Work required: Extract the complete listing and repeat it word for word.

[Rows from an object dataset]
[start]

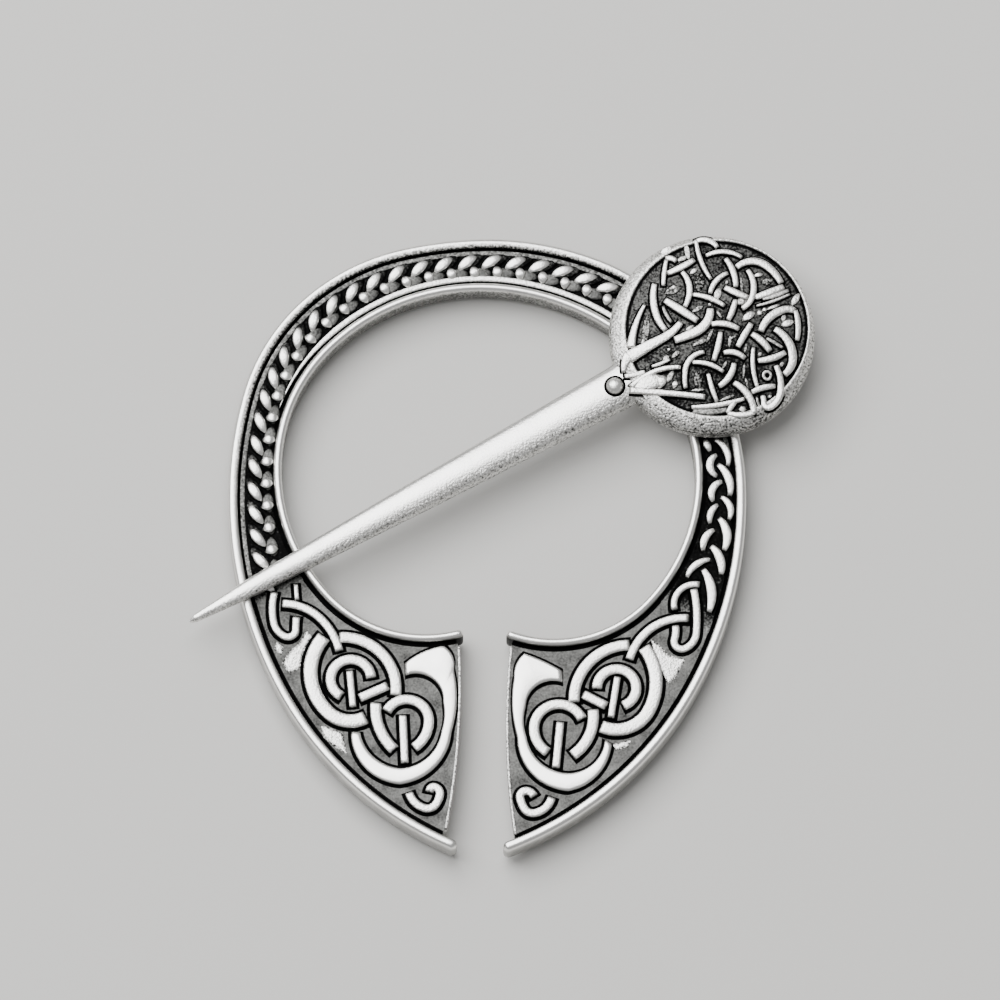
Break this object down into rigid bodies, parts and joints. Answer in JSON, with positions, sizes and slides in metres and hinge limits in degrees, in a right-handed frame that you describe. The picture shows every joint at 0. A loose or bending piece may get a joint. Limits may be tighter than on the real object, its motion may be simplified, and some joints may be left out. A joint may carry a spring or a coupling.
{
  "type": "cloak clasp",
  "caption": "Penannular cloak clasp: flared open hoop with raised knotwork and a long pin with a round domed head that slides and lifts on a loop.",
  "frame": {"origin": "axis of the hoop's round opening, in the plane that the clasp rests on", "axes": "+Z out of the decorated face, +Y away from the gap between the terminals, +X towards the pin's head"},
  "size_m": [0.0627, 0.0637, 0.007],
  "materials": {
    "hoop_metal": "antique silver plate, polished relief on a darkened ground",
    "loop_metal": "plain antique silver plate",
    "pin_metal": "antique silver plate, polished relief on a darkened ground"
  },
  "bodies": {
    "hoop_body": {"hoop": "hoop_metal"},
    "loop_body": {"back_loop": "loop_metal"},
    "pin_body": {"pin": "pin_metal"}
  },
  "joints": [
    {"name": "head_slide", "type": "hinge", "parent": "hoop_body", "child": "loop_body", "pos_m": [0, 0.00074, 0], "axis": [0, 0, 1], "range_deg": [-45, 148]},
    {"name": "pin_lift", "type": "hinge", "parent": "loop_body", "child": "pin_body", "pos_m": [0.02315, 0.01719, 0.0041], "axis": [-0.5793, 0.8151, 0], "range_deg": [0, 25]}
  ]
}
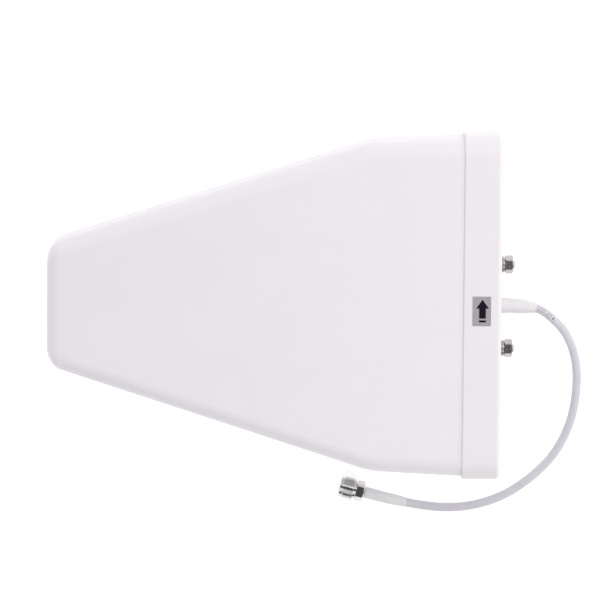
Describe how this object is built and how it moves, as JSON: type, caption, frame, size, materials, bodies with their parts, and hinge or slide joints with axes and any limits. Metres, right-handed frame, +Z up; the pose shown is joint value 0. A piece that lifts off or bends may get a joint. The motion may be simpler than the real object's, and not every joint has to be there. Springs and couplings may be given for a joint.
{
  "type": "log-periodic panel antenna",
  "caption": "Flat tapered log-periodic directional antenna in a white plastic radome, with rear mounting studs and a short coaxial lead ending in a type N socket.",
  "frame": {"origin": "middle of the underside of the antenna as it lies on its broad face, without the lead", "axes": "-X the way the antenna looks, +X the way its studs point, +Y the side the polarity arrow names, +Z up through its thickness"},
  "size_m": [0.3747, 0.271, 0.064],
  "materials": {
    "white_abs": "fine satin, warm white",
    "white_abs_cap": "fine satin, warm white, a little lighter",
    "rubber": "matt black EPDM",
    "steel": "stainless, turned",
    "zinc_steel": "zinc plated sheet",
    "nickel": "nickel plated",
    "aluminium": "extruded, as drawn",
    "aluminium_rod": "drawn rod",
    "nylon": "natural nylon",
    "white_pvc": "moulded soft PVC",
    "white_cable": "extruded PVC jacket",
    "black_coax": "extruded jacket",
    "copper": "bright copper strip",
    "foam": "closed-cell foam",
    "chrome": "nickel plated, bright",
    "ptfe": "white PTFE",
    "gold": "gold plated brass",
    "white_shrink": "shrunk polyolefin sleeve",
    "label_grey": "printed film"
  },
  "bodies": {
    "antenna": {"radome_shell": "white_abs", "rear_cap": "white_abs_cap", "cap_gasket": "rubber", "upper_boom": "aluminium", "lower_boom": "aluminium", "mounting_plate": "zinc_steel", "boom_clip_1": "nylon", "boom_clip_2": "nylon", "boom_screw_upper": "steel", "boom_screw_lower": "steel", "cable_boot": "white_pvc", "pigtail_cable": "white_cable", "heat_shrink": "white_shrink", "crimp_ferrule": "chrome", "jack_shell": "chrome", "jack_back_nut": "chrome", "jack_insulator": "ptfe", "jack_contact": "gold", "feed_coax": "black_coax", "feed_link": "copper", "front_support": "foam", "polarity_label": "label_grey", "cap_screw_1": "steel", "cap_screw_2": "steel", "cap_screw_3": "steel", "cap_screw_4": "steel", "mount_stud_1": "steel", "stud_seal_1": "rubber", "flat_washer_1": "nickel", "mount_stud_2": "steel", "stud_seal_2": "rubber", "flat_washer_2": "nickel", "dipole_01_upper_rod": "aluminium_rod", "dipole_01_lower_rod": "aluminium_rod", "dipole_02_upper_rod": "aluminium_rod", "dipole_02_lower_rod": "aluminium_rod", "dipole_03_upper_rod": "aluminium_rod", "dipole_03_lower_rod": "aluminium_rod", "dipole_04_upper_rod": "aluminium_rod", "dipole_04_lower_rod": "aluminium_rod", "dipole_05_upper_rod": "aluminium_rod", "dipole_05_lower_rod": "aluminium_rod", "dipole_06_upper_rod": "aluminium_rod", "dipole_06_lower_rod": "aluminium_rod", "dipole_07_upper_rod": "aluminium_rod", "dipole_07_lower_rod": "aluminium_rod", "dipole_08_upper_rod": "aluminium_rod", "dipole_08_lower_rod": "aluminium_rod", "dipole_09_upper_rod": "aluminium_rod", "dipole_09_lower_rod": "aluminium_rod", "dipole_10_upper_rod": "aluminium_rod", "dipole_10_lower_rod": "aluminium_rod", "dipole_11_upper_rod": "aluminium_rod", "dipole_11_lower_rod": "aluminium_rod", "dipole_12_upper_rod": "aluminium_rod", "dipole_12_lower_rod": "aluminium_rod"},
    "washer_1": {"spring_washer_1": "nickel"},
    "nut_1": {"hex_nut_1": "nickel"},
    "washer_2": {"spring_washer_2": "nickel"},
    "nut_2": {"hex_nut_2": "nickel"}
  },
  "joints": [
    {"name": "nut_1_travel", "type": "slide", "parent": "antenna", "child": "washer_1", "axis": [1, 0, 0], "range_m": [0, 0.00508]},
    {"name": "nut_1_turn", "type": "hinge", "parent": "washer_1", "child": "nut_1", "pos_m": [0.15825, 0.0285, 0.032], "axis": [1, 0, 0], "range_deg": [0, 1440]},
    {"name": "nut_2_travel", "type": "slide", "parent": "antenna", "child": "washer_2", "axis": [1, 0, 0], "range_m": [0, 0.00508]},
    {"name": "nut_2_turn", "type": "hinge", "parent": "washer_2", "child": "nut_2", "pos_m": [0.15825, -0.0304, 0.032], "axis": [1, 0, 0], "range_deg": [0, 1440]}
  ],
  "couplings": [
    {"joint": "nut_1_turn", "follows": "nut_1_travel", "rad_per_m": 4947.4},
    {"joint": "nut_2_turn", "follows": "nut_2_travel", "rad_per_m": 4947.4}
  ]
}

[end]

Exercise output:
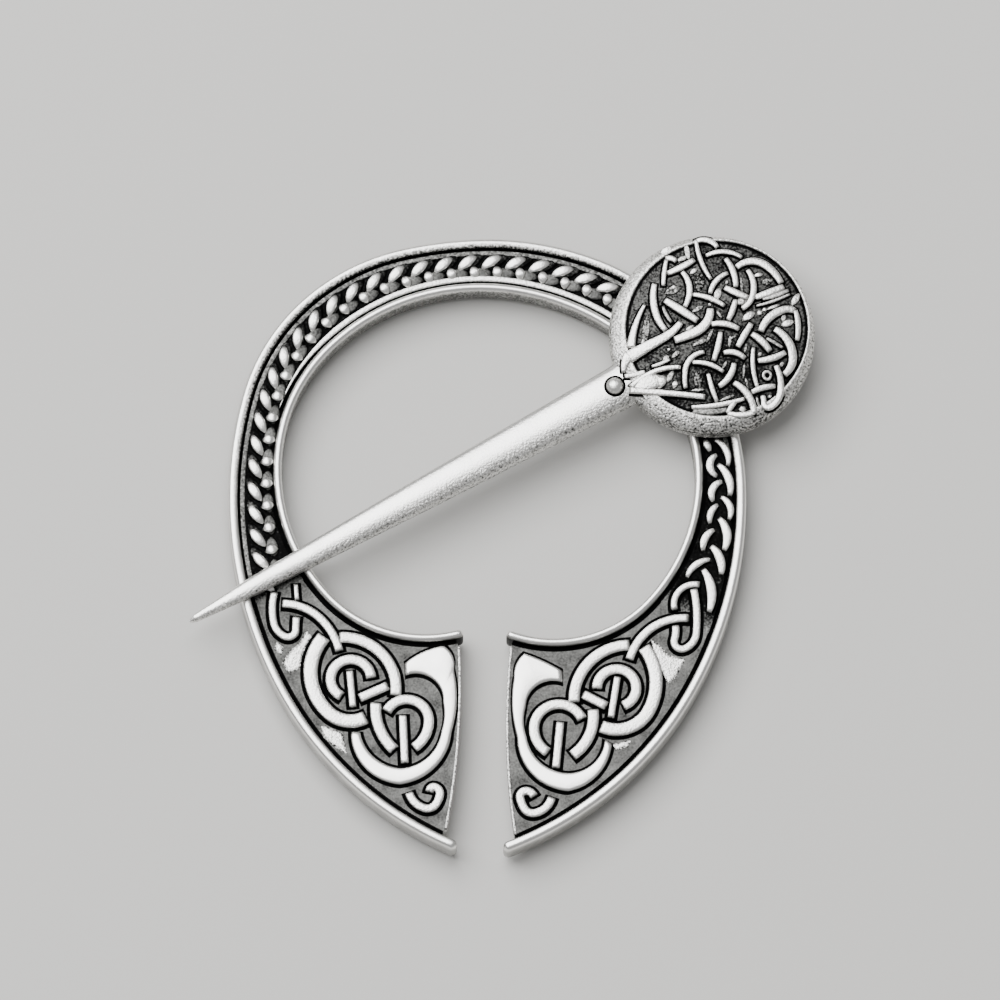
Break this object down into rigid bodies, parts and joints. Answer in JSON, with positions, sizes and slides in metres and hinge limits in degrees, in a right-handed frame that you describe. The picture shows every joint at 0. A loose or bending piece may get a joint. Limits may be tighter than on the real object, its motion may be simplified, and some joints may be left out. A joint may carry a spring or a coupling.
{
  "type": "cloak clasp",
  "caption": "Penannular cloak clasp: flared open hoop with raised knotwork and a long pin with a round domed head that slides and lifts on a loop.",
  "frame": {"origin": "axis of the hoop's round opening, in the plane that the clasp rests on", "axes": "+Z out of the decorated face, +Y away from the gap between the terminals, +X towards the pin's head"},
  "size_m": [0.0627, 0.0637, 0.007],
  "materials": {
    "hoop_metal": "antique silver plate, polished relief on a darkened ground",
    "loop_metal": "plain antique silver plate",
    "pin_metal": "antique silver plate, polished relief on a darkened ground"
  },
  "bodies": {
    "hoop_body": {"hoop": "hoop_metal"},
    "loop_body": {"back_loop": "loop_metal"},
    "pin_body": {"pin": "pin_metal"}
  },
  "joints": [
    {"name": "head_slide", "type": "hinge", "parent": "hoop_body", "child": "loop_body", "pos_m": [0, 0.00074, 0], "axis": [0, 0, 1], "range_deg": [-45, 148]},
    {"name": "pin_lift", "type": "hinge", "parent": "loop_body", "child": "pin_body", "pos_m": [0.02315, 0.01719, 0.0041], "axis": [-0.5793, 0.8151, 0], "range_deg": [0, 25]}
  ]
}
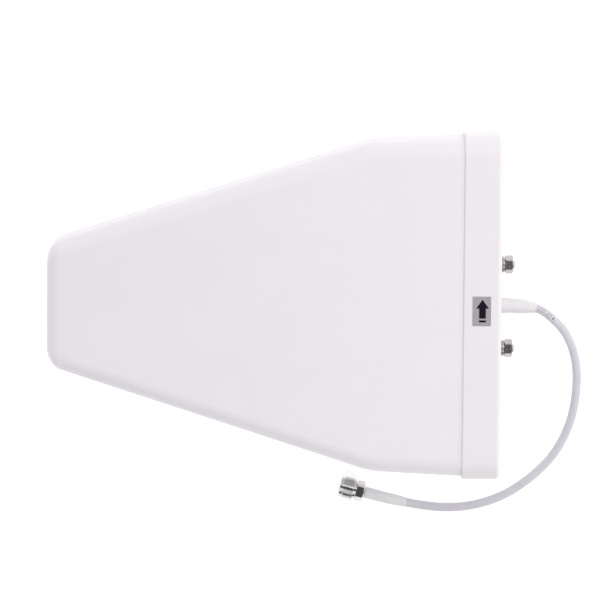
Describe how this object is built and how it moves, as JSON: type, caption, frame, size, materials, bodies with their parts, and hinge or slide joints with axes and any limits. Metres, right-handed frame, +Z up; the pose shown is joint value 0. A piece that lifts off or bends may get a joint. The motion may be simpler than the real object's, and not every joint has to be there. Springs and couplings may be given for a joint.
{
  "type": "log-periodic panel antenna",
  "caption": "Flat tapered log-periodic directional antenna in a white plastic radome, with rear mounting studs and a short coaxial lead ending in a type N socket.",
  "frame": {"origin": "middle of the underside of the antenna as it lies on its broad face, without the lead", "axes": "-X the way the antenna looks, +X the way its studs point, +Y the side the polarity arrow names, +Z up through its thickness"},
  "size_m": [0.3747, 0.271, 0.064],
  "materials": {
    "white_abs": "fine satin, warm white",
    "white_abs_cap": "fine satin, warm white, a little lighter",
    "rubber": "matt black EPDM",
    "steel": "stainless, turned",
    "zinc_steel": "zinc plated sheet",
    "nickel": "nickel plated",
    "aluminium": "extruded, as drawn",
    "aluminium_rod": "drawn rod",
    "nylon": "natural nylon",
    "white_pvc": "moulded soft PVC",
    "white_cable": "extruded PVC jacket",
    "black_coax": "extruded jacket",
    "copper": "bright copper strip",
    "foam": "closed-cell foam",
    "chrome": "nickel plated, bright",
    "ptfe": "white PTFE",
    "gold": "gold plated brass",
    "white_shrink": "shrunk polyolefin sleeve",
    "label_grey": "printed film"
  },
  "bodies": {
    "antenna": {"radome_shell": "white_abs", "rear_cap": "white_abs_cap", "cap_gasket": "rubber", "upper_boom": "aluminium", "lower_boom": "aluminium", "mounting_plate": "zinc_steel", "boom_clip_1": "nylon", "boom_clip_2": "nylon", "boom_screw_upper": "steel", "boom_screw_lower": "steel", "cable_boot": "white_pvc", "pigtail_cable": "white_cable", "heat_shrink": "white_shrink", "crimp_ferrule": "chrome", "jack_shell": "chrome", "jack_back_nut": "chrome", "jack_insulator": "ptfe", "jack_contact": "gold", "feed_coax": "black_coax", "feed_link": "copper", "front_support": "foam", "polarity_label": "label_grey", "cap_screw_1": "steel", "cap_screw_2": "steel", "cap_screw_3": "steel", "cap_screw_4": "steel", "mount_stud_1": "steel", "stud_seal_1": "rubber", "flat_washer_1": "nickel", "mount_stud_2": "steel", "stud_seal_2": "rubber", "flat_washer_2": "nickel", "dipole_01_upper_rod": "aluminium_rod", "dipole_01_lower_rod": "aluminium_rod", "dipole_02_upper_rod": "aluminium_rod", "dipole_02_lower_rod": "aluminium_rod", "dipole_03_upper_rod": "aluminium_rod", "dipole_03_lower_rod": "aluminium_rod", "dipole_04_upper_rod": "aluminium_rod", "dipole_04_lower_rod": "aluminium_rod", "dipole_05_upper_rod": "aluminium_rod", "dipole_05_lower_rod": "aluminium_rod", "dipole_06_upper_rod": "aluminium_rod", "dipole_06_lower_rod": "aluminium_rod", "dipole_07_upper_rod": "aluminium_rod", "dipole_07_lower_rod": "aluminium_rod", "dipole_08_upper_rod": "aluminium_rod", "dipole_08_lower_rod": "aluminium_rod", "dipole_09_upper_rod": "aluminium_rod", "dipole_09_lower_rod": "aluminium_rod", "dipole_10_upper_rod": "aluminium_rod", "dipole_10_lower_rod": "aluminium_rod", "dipole_11_upper_rod": "aluminium_rod", "dipole_11_lower_rod": "aluminium_rod", "dipole_12_upper_rod": "aluminium_rod", "dipole_12_lower_rod": "aluminium_rod"},
    "washer_1": {"spring_washer_1": "nickel"},
    "nut_1": {"hex_nut_1": "nickel"},
    "washer_2": {"spring_washer_2": "nickel"},
    "nut_2": {"hex_nut_2": "nickel"}
  },
  "joints": [
    {"name": "nut_1_travel", "type": "slide", "parent": "antenna", "child": "washer_1", "axis": [1, 0, 0], "range_m": [0, 0.00508]},
    {"name": "nut_1_turn", "type": "hinge", "parent": "washer_1", "child": "nut_1", "pos_m": [0.15825, 0.0285, 0.032], "axis": [1, 0, 0], "range_deg": [0, 1440]},
    {"name": "nut_2_travel", "type": "slide", "parent": "antenna", "child": "washer_2", "axis": [1, 0, 0], "range_m": [0, 0.00508]},
    {"name": "nut_2_turn", "type": "hinge", "parent": "washer_2", "child": "nut_2", "pos_m": [0.15825, -0.0304, 0.032], "axis": [1, 0, 0], "range_deg": [0, 1440]}
  ],
  "couplings": [
    {"joint": "nut_1_turn", "follows": "nut_1_travel", "rad_per_m": 4947.4},
    {"joint": "nut_2_turn", "follows": "nut_2_travel", "rad_per_m": 4947.4}
  ]
}